▶ **JOB**
Will you quote all of the entries, word for word?
— Start RECORDS TO USE —
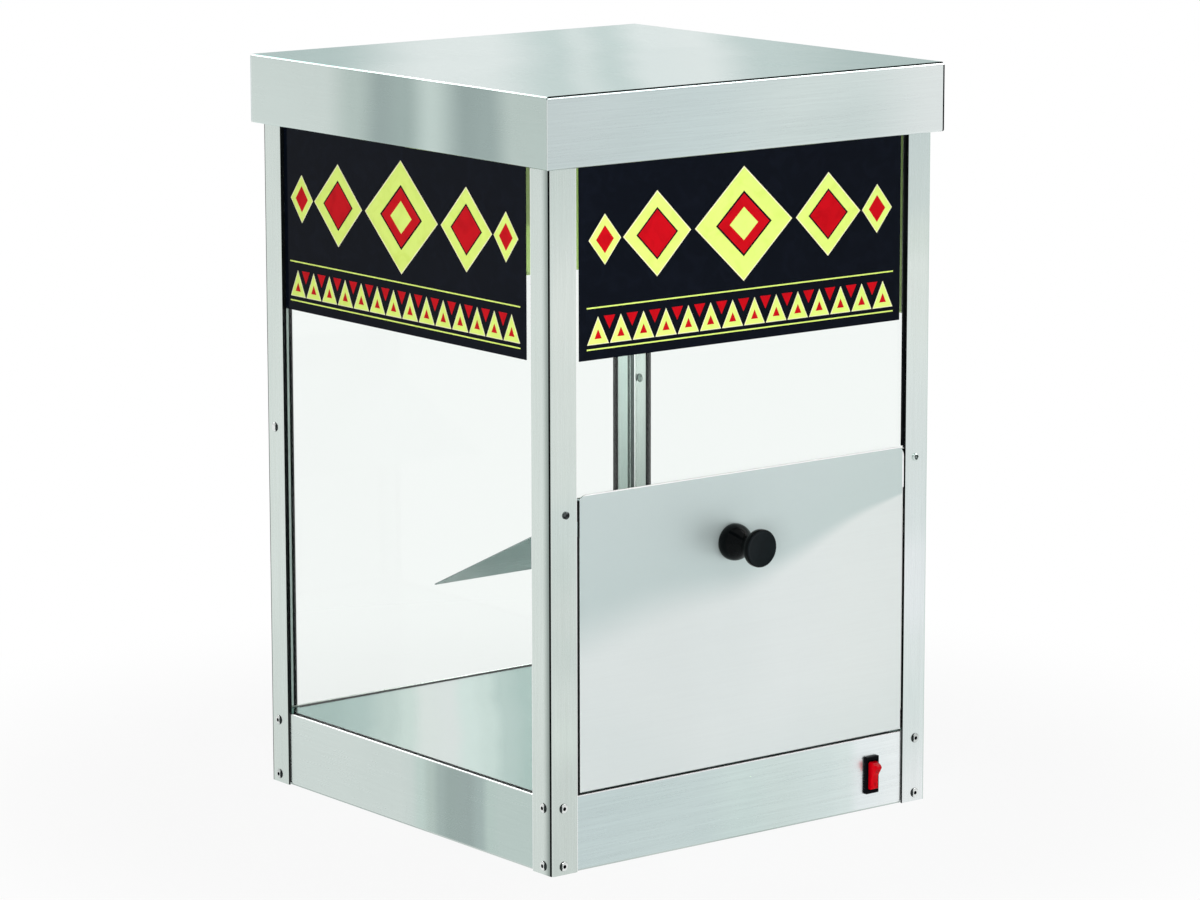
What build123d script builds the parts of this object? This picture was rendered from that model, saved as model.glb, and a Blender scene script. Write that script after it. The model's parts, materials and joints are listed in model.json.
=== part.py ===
from build123d import *
from math import cos, hypot, radians, sin, sqrt
import os

# Countertop chip warmer: a riveted stainless frame with four glazed sides, a lift-off hood,
# a tilt-out serving door under a sloping baffle, and a heated base.
# Millimetres. Origin at the centre of the base on the counter, front face towards -Y, +Z up.

# ---------------------------------------------------------------- driving dimensions
body_width = 392.0
body_depth = 392.0
overall_height = 618.0
base_height = 62.0

post_flange = 25.4
post_sheet = 1.5
post_bend = 1.5
panel_sheet = 1.0
panel_bend = 0.8
weld_gap = 0.2

drill_reach = 12.0
drill_proud = 2.0

hem_height = 5.0
hem_gap = 0.3
base_flange = 14.0
cover_sheet = 1.0
cover_screw_reach = 6.0
cover_slot_width = 0.8
cover_slot_depth = 1.0
vent_length = 34.0
vent_width = 5.0
vent_pitch = 50.0
vent_rows_out = 100.0

glass_thickness = 3.2
glass_clearance = 0.2
glass_seat_gap = 0.3
glass_edge_inset = 10.0
glass_slot_depth = 11.5
glass_headroom = 4.7
glass_arris = 0.4

seal_width = 2.0
seal_edge_gap = 0.4
seal_lift = 1.0
sign_side_gap = 5.1
sign_top_gap = 6.0
sign_height = 172.0
sign_thickness = 0.8
sign_slide = {"left": 4.9}   # towards the rear, where a sign has slid against its seal

floor_drop = 1.0
floor_lip = 3.5
floor_border = 40.0
switch_notch_margin = 2.0

rail_outer_leg = 30.7
rail_inner_leg = 16.7
hood_sheet = 1.0
hood_bend = 1.0
hood_overhang = 7.0
hood_skirt = 57.0
hood_return = 5.0
hood_clearance = 0.3
hood_edge_setback = 1.8
band_flange = 6.1
band_end_gap = 0.2
band_corner_relief = 0.5

door_top = 303.0
door_gap_bottom = 1.5
door_gap_side = 1.6
door_bend = 0.8
door_corner = 8.0
door_flange_depth = 22.0
door_notch = 33.0
door_foot_depth = 16.0
door_foot_rise = 8.0
door_foot_relief = 1.5
door_open_angle = 50.0
door_gap_back = 0.3

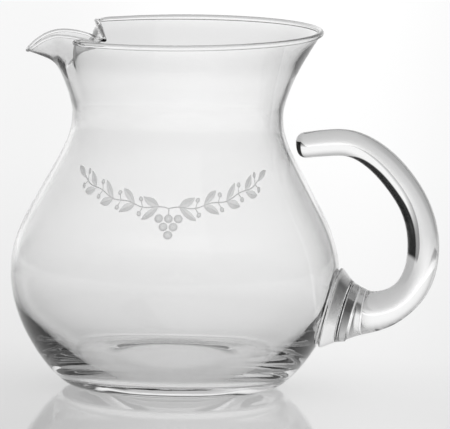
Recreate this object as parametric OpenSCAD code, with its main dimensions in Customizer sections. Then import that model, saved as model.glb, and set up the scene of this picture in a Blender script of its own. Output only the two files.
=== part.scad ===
// Glass cocktail pitcher: round-bellied blown vessel with a pinched pouring lip,
// and a solid glass handle joined to the belly by one pad, its upper end free.
// Z is up, the vessel stands on z = 0, the handle points to +X and the lip to -X.

/* [Body] */
// Height of the rim at the vessel's sides
height = 162.0; // [140:1:190]
// Radius of the round belly
belly_r = 75.0; // [65:0.5:85]
// Radius of the narrow neck
neck_r = 47.9; // [42:0.5:55]
// Radius of the ring that the vessel stands on
foot_r = 44.6; // [38:0.5:50]
// Thickness of the wall at the belly
wall = 2.2; // [1.8:0.1:3.5]
// Thickness of the glass in the middle of the base
base_thick = 6.8; // [4:0.2:10]
// How far the middle of the underside is hollowed
punt = 0.9; // [0.5:0.1:3]

/* [Rim and lip] */
// Radius of the rim, to the middle of its rounded edge
rim_r = 64.6; // [58:0.5:72]
// Radius of the rounded rim edge
bead_r = 1.3; // [0.9:0.05:1.6]
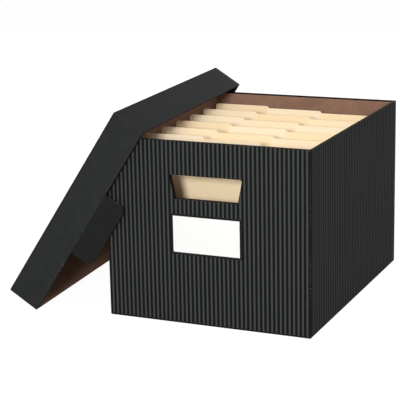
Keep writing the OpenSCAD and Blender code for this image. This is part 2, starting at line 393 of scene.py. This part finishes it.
— End RECORDS TO USE —
▶ **RESULT OF THE TASK**
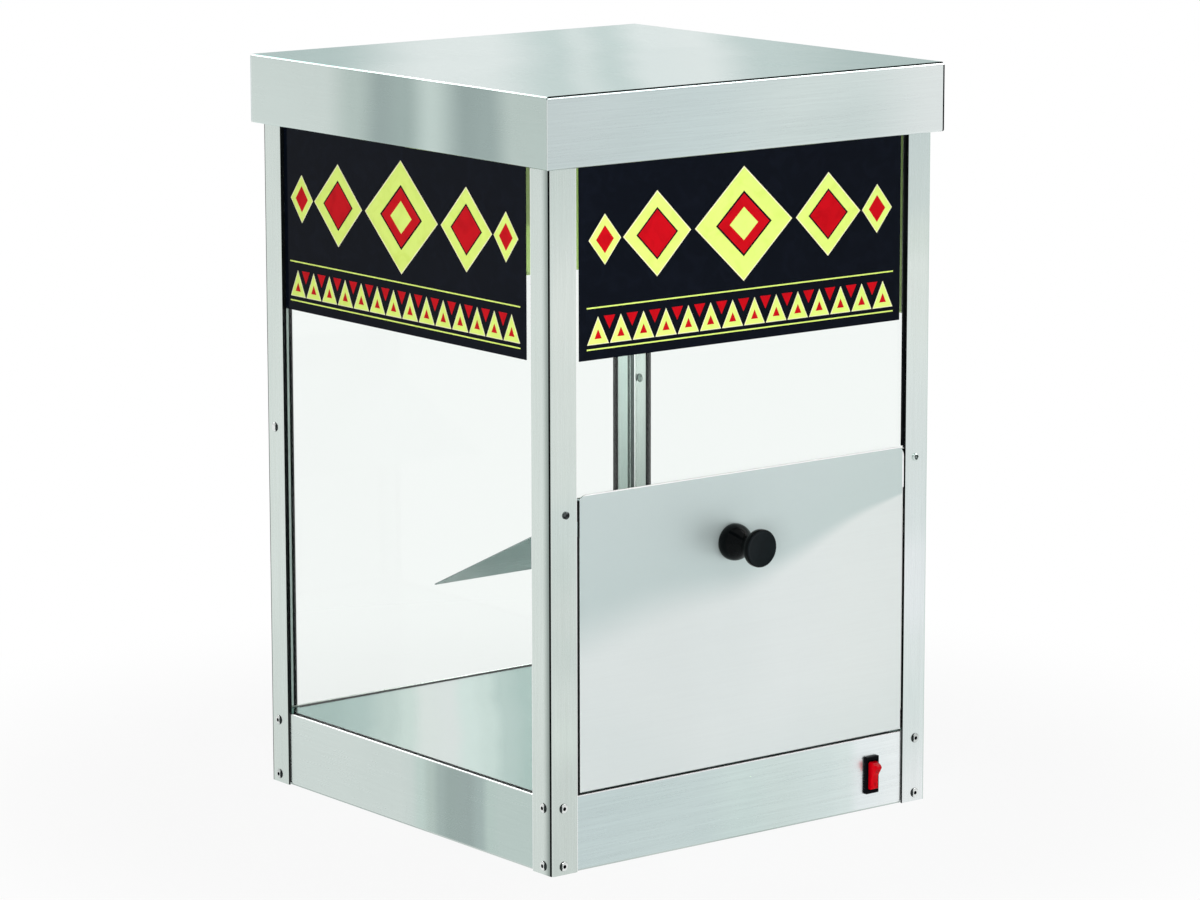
What build123d script builds the parts of this object? This picture was rendered from that model, saved as model.glb, and a Blender scene script. Write that script after it. The model's parts, materials and joints are listed in model.json.
=== part.py ===
from build123d import *
from math import cos, hypot, radians, sin, sqrt
import os

# Countertop chip warmer: a riveted stainless frame with four glazed sides, a lift-off hood,
# a tilt-out serving door under a sloping baffle, and a heated base.
# Millimetres. Origin at the centre of the base on the counter, front face towards -Y, +Z up.

# ---------------------------------------------------------------- driving dimensions
body_width = 392.0
body_depth = 392.0
overall_height = 618.0
base_height = 62.0

post_flange = 25.4
post_sheet = 1.5
post_bend = 1.5
panel_sheet = 1.0
panel_bend = 0.8
weld_gap = 0.2

drill_reach = 12.0
drill_proud = 2.0

hem_height = 5.0
hem_gap = 0.3
base_flange = 14.0
cover_sheet = 1.0
cover_screw_reach = 6.0
cover_slot_width = 0.8
cover_slot_depth = 1.0
vent_length = 34.0
vent_width = 5.0
vent_pitch = 50.0
vent_rows_out = 100.0

glass_thickness = 3.2
glass_clearance = 0.2
glass_seat_gap = 0.3
glass_edge_inset = 10.0
glass_slot_depth = 11.5
glass_headroom = 4.7
glass_arris = 0.4

seal_width = 2.0
seal_edge_gap = 0.4
seal_lift = 1.0
sign_side_gap = 5.1
sign_top_gap = 6.0
sign_height = 172.0
sign_thickness = 0.8
sign_slide = {"left": 4.9}   # towards the rear, where a sign has slid against its seal

floor_drop = 1.0
floor_lip = 3.5
floor_border = 40.0
switch_notch_margin = 2.0

rail_outer_leg = 30.7
rail_inner_leg = 16.7
hood_sheet = 1.0
hood_bend = 1.0
hood_overhang = 7.0
hood_skirt = 57.0
hood_return = 5.0
hood_clearance = 0.3
hood_edge_setback = 1.8
band_flange = 6.1
band_end_gap = 0.2
band_corner_relief = 0.5

door_top = 303.0
door_gap_bottom = 1.5
door_gap_side = 1.6
door_bend = 0.8
door_corner = 8.0
door_flange_depth = 22.0
door_notch = 33.0
door_foot_depth = 16.0
door_foot_rise = 8.0
door_foot_relief = 1.5
door_open_angle = 50.0
door_gap_back = 0.3

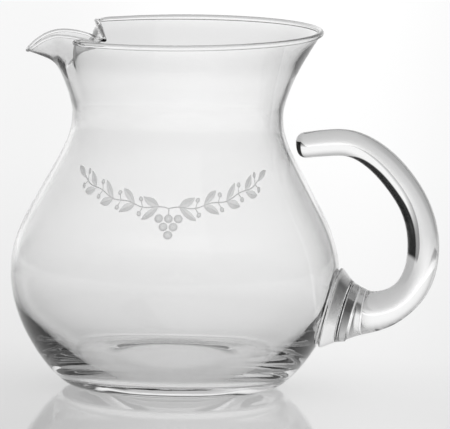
Recreate this object as parametric OpenSCAD code, with its main dimensions in Customizer sections. Then import that model, saved as model.glb, and set up the scene of this picture in a Blender script of its own. Output only the two files.
=== part.scad ===
// Glass cocktail pitcher: round-bellied blown vessel with a pinched pouring lip,
// and a solid glass handle joined to the belly by one pad, its upper end free.
// Z is up, the vessel stands on z = 0, the handle points to +X and the lip to -X.

/* [Body] */
// Height of the rim at the vessel's sides
height = 162.0; // [140:1:190]
// Radius of the round belly
belly_r = 75.0; // [65:0.5:85]
// Radius of the narrow neck
neck_r = 47.9; // [42:0.5:55]
// Radius of the ring that the vessel stands on
foot_r = 44.6; // [38:0.5:50]
// Thickness of the wall at the belly
wall = 2.2; // [1.8:0.1:3.5]
// Thickness of the glass in the middle of the base
base_thick = 6.8; // [4:0.2:10]
// How far the middle of the underside is hollowed
punt = 0.9; // [0.5:0.1:3]

/* [Rim and lip] */
// Radius of the rim, to the middle of its rounded edge
rim_r = 64.6; // [58:0.5:72]
// Radius of the rounded rim edge
bead_r = 1.3; // [0.9:0.05:1.6]
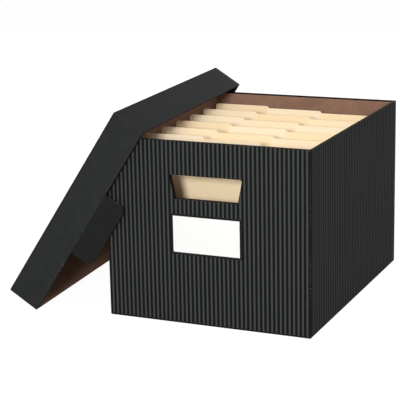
Keep writing the OpenSCAD and Blender code for this image. This is part 2, starting at line 393 of scene.py. This part finishes it.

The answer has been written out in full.